Sin embargo, está socialmente aceptado que las empresas están en todo su derecho de aplicar la obsolescencia programada. Aunque lleva empleándose desde 1901, no ha sido hasta el año pasado que se condenó a una compañía por realizar esta práctica. Concretamente fue la justicia italiana respecto a las actualizaciones de Apple y Samsung que ralentizaban sus teléfonos. En esta línea también ha habido una petición por parte del Parlamento Europeo para intentar frenar esas prácticas, pero eso no puede cambiar el hecho de que en el sistema actual el mejor producto es el más rentable y éste nunca será el de mejor calidad.

Una cosa es la ética y otra los negocios

El beneficio económico es por tanto el objetivo lícito en el sistema capitalista y en pro de conseguirlo se consienten ciertos comportamientos que aunque éticamente reprobables, son perfectamente legales.

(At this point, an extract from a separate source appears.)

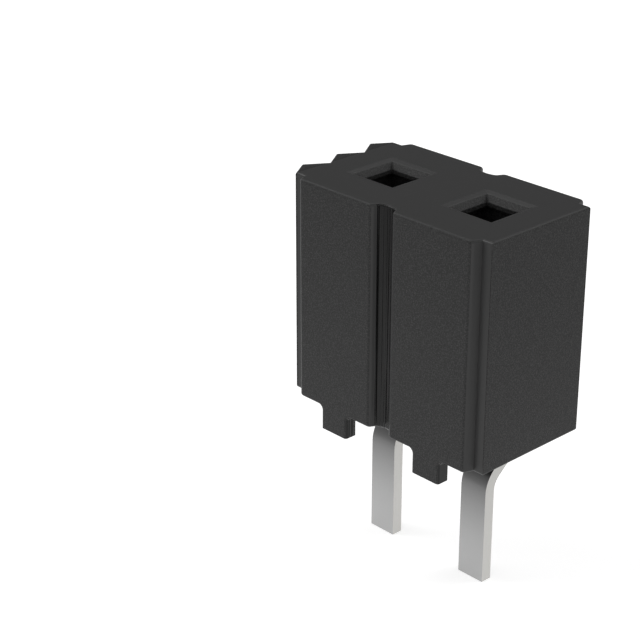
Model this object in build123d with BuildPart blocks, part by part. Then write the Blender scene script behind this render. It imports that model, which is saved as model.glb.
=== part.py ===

Un claro ejemplo de ello es la deslocalización industrial. Con ella las empresas ahorran en costes de producción llevando las fábricas a aquellos lugares en donde gocen de más beneficios. Esto generalmente se traduce en países en vías de desarrollo donde tanto los derechos como los salarios de los trabajadores son significativamente peores que los del país de origen de la empresa. Este fenómeno trae consigo el hecho de que los países que ofrezcan menor rentabilidad a las empresas se verán obligados a ofrecer prebendas a éstas con el fin de conservar las fábricas. Esto puede ser mediante exenciones fiscales o abaratando la mano de obra –o ambas-.

Desde el punto de vista capitalista esta práctica no es recriminable dado que el objetivo de las empresas es obtener el mayor beneficio; sin embargo desde un punto de vista ético es más que cuestionable dado que fomenta la tendencia a empeorar las condiciones laborales de los trabajadores.

De igual manera se entiende que una empresa es libre de ponerle el precio que quiera a su producto, como si quiere cobrarlo a un millón de veces el coste de fabricación. Se entiende que será la propia competencia quien acabe regulándolo, aunque no siempre es así.

Recientemente saltó a la escena mediática el caso de Martin Shkreli. Poseedor de la patente de Daraprim, un medicamento utilizado en enfermos de VIH y Toxoplasmosis, subió su precio un 550%, de 13’5 a 750 dólares por píldora. Esto hizo que, además de ser considerada la persona más odiada de EEUU, las autoridades le pusieran en su punto de mira. Finalmente fue condenado a siete años de prisión, pero no fue por subir desmesuradamente el precio del Daraprim, sino por estafar a sus inversores mediante un esquema Ponzi, un tipo de estafa piramidal. El incremento del precio del medicamento fue legal y dado que tenía la patente en exclusiva sin competencia, desde el punto de vista capitalista estaba en todo su derecho de hacerlo. No fue ético, pero fue legal.

Dentro del ámbito de la sanidad se podrían nombrar infinidad de casos en los que no se le ha dado la cura necesaria a una persona simplemente porque no era rentable. Desde el punto de vista humano es reprobable pero desde el punto de vista económico no lo es. El objetivo de una empresa, aunque se dedique al ámbito de la salud, es buscar beneficios; la salud está entre sus funciones pero su objetivo es económico.

Beneficio social y beneficio económico

Este sistema basado en aumentar el beneficio como único objetivo tiene por lo tanto un detrimento en el beneficio social. El hecho de que las empresas quieran comercializar el producto más rentable en lugar del mejor, que busquen rentabilizar la fabricación mediante una mano de obra más barata y con menos derechos o que lleven a cabo acciones inmorales en pro de sus beneficios son hechos que, aunque legales, perjudican a la sociedad en su conjunto.

Actualmente siempre se supedita el beneficio social al económico, como si el dinero fuese lo único a lo que se deba aspirar. Sería irónico que siendo el dinero algo creado en su origen como una herramienta para facilitarnos la vida, en un futuro retrasemos la exploración y conquista planetaria o perdamos los mayores avances médicos, tecnológicos y culturales simplemente porque no sean rentables.